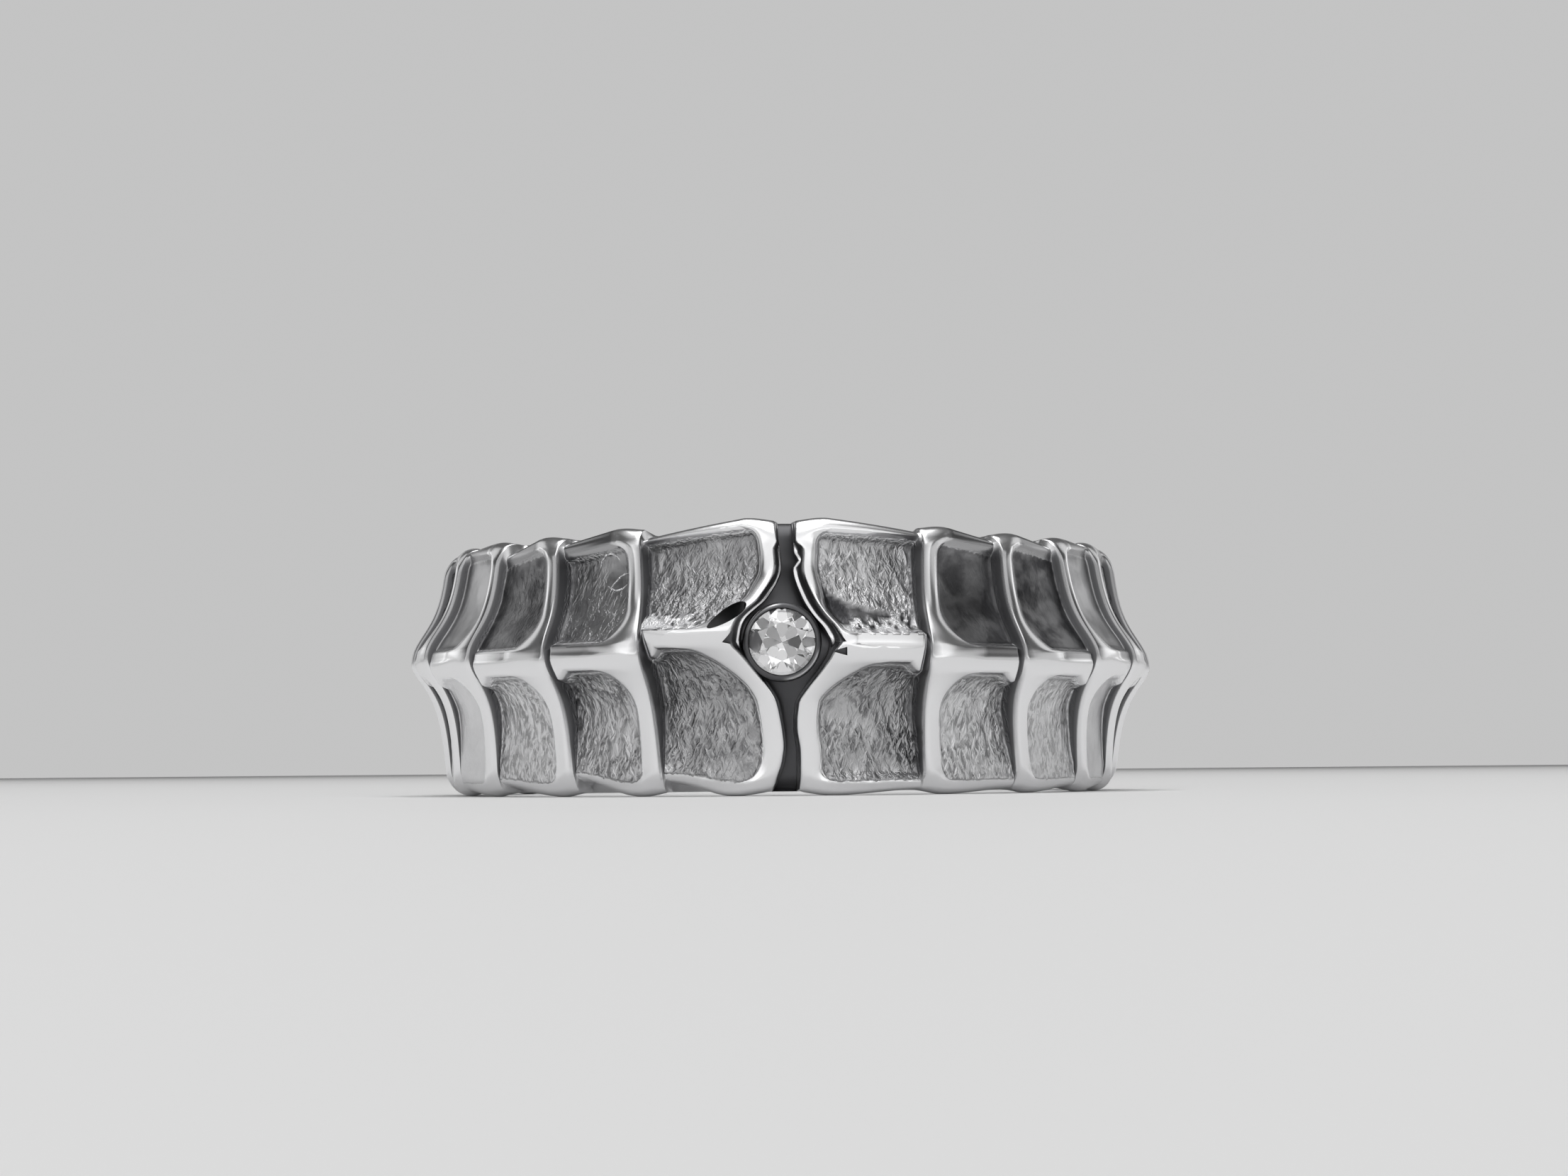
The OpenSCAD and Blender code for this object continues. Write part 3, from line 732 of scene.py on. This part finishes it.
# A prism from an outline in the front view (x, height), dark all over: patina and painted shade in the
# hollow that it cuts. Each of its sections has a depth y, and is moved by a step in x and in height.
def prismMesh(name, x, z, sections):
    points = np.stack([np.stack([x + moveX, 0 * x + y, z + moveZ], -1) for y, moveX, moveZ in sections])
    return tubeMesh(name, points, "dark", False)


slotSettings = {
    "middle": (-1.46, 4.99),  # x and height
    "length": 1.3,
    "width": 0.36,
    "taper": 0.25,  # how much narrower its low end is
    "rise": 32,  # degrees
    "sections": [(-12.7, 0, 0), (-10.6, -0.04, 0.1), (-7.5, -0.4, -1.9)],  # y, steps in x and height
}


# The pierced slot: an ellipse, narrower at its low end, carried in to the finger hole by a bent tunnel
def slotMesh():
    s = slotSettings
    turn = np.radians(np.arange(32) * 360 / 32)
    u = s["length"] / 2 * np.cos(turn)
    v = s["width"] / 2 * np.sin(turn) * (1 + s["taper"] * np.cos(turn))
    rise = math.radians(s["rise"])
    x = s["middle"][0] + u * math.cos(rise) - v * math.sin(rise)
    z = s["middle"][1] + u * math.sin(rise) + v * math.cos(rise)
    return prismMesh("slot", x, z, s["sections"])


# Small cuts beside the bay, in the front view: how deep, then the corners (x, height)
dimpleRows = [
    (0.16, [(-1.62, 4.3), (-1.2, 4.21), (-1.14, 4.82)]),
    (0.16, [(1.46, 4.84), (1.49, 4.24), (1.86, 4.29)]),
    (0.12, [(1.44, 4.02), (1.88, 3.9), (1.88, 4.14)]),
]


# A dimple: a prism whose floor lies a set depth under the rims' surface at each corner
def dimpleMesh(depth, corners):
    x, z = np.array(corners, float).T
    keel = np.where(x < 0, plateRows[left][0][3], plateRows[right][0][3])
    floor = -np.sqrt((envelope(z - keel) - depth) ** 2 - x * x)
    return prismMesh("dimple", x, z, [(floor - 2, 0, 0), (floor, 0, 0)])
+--
### Task brief
Repeat the material word for word, in full.

### Correct output
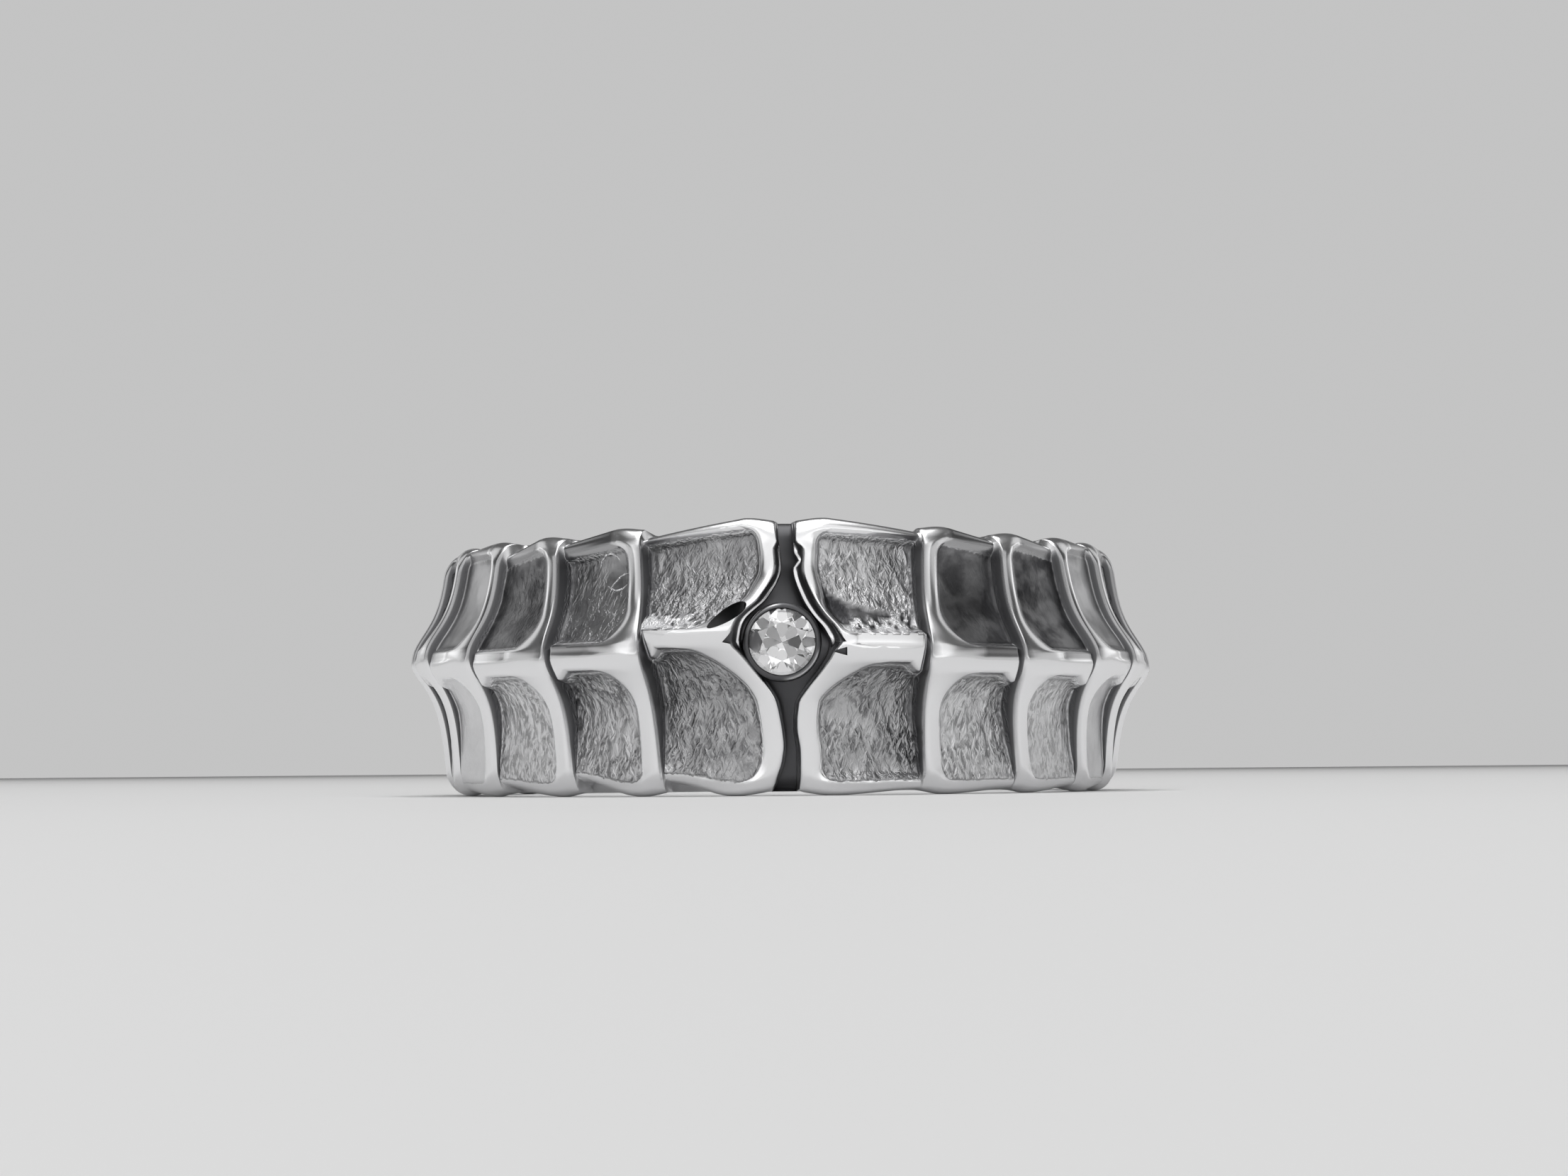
The OpenSCAD and Blender code for this object continues. Write part 3, from line 732 of scene.py on. This part finishes it.
# A prism from an outline in the front view (x, height), dark all over: patina and painted shade in the
# hollow that it cuts. Each of its sections has a depth y, and is moved by a step in x and in height.
def prismMesh(name, x, z, sections):
    points = np.stack([np.stack([x + moveX, 0 * x + y, z + moveZ], -1) for y, moveX, moveZ in sections])
    return tubeMesh(name, points, "dark", False)


slotSettings = {
    "middle": (-1.46, 4.99),  # x and height
    "length": 1.3,
    "width": 0.36,
    "taper": 0.25,  # how much narrower its low end is
    "rise": 32,  # degrees
    "sections": [(-12.7, 0, 0), (-10.6, -0.04, 0.1), (-7.5, -0.4, -1.9)],  # y, steps in x and height
}


# The pierced slot: an ellipse, narrower at its low end, carried in to the finger hole by a bent tunnel
def slotMesh():
    s = slotSettings
    turn = np.radians(np.arange(32) * 360 / 32)
    u = s["length"] / 2 * np.cos(turn)
    v = s["width"] / 2 * np.sin(turn) * (1 + s["taper"] * np.cos(turn))
    rise = math.radians(s["rise"])
    x = s["middle"][0] + u * math.cos(rise) - v * math.sin(rise)
    z = s["middle"][1] + u * math.sin(rise) + v * math.cos(rise)
    return prismMesh("slot", x, z, s["sections"])


# Small cuts beside the bay, in the front view: how deep, then the corners (x, height)
dimpleRows = [
    (0.16, [(-1.62, 4.3), (-1.2, 4.21), (-1.14, 4.82)]),
    (0.16, [(1.46, 4.84), (1.49, 4.24), (1.86, 4.29)]),
    (0.12, [(1.44, 4.02), (1.88, 3.9), (1.88, 4.14)]),
]


# A dimple: a prism whose floor lies a set depth under the rims' surface at each corner
def dimpleMesh(depth, corners):
    x, z = np.array(corners, float).T
    keel = np.where(x < 0, plateRows[left][0][3], plateRows[right][0][3])
    floor = -np.sqrt((envelope(z - keel) - depth) ** 2 - x * x)
    return prismMesh("dimple", x, z, [(floor - 2, 0, 0), (floor, 0, 0)])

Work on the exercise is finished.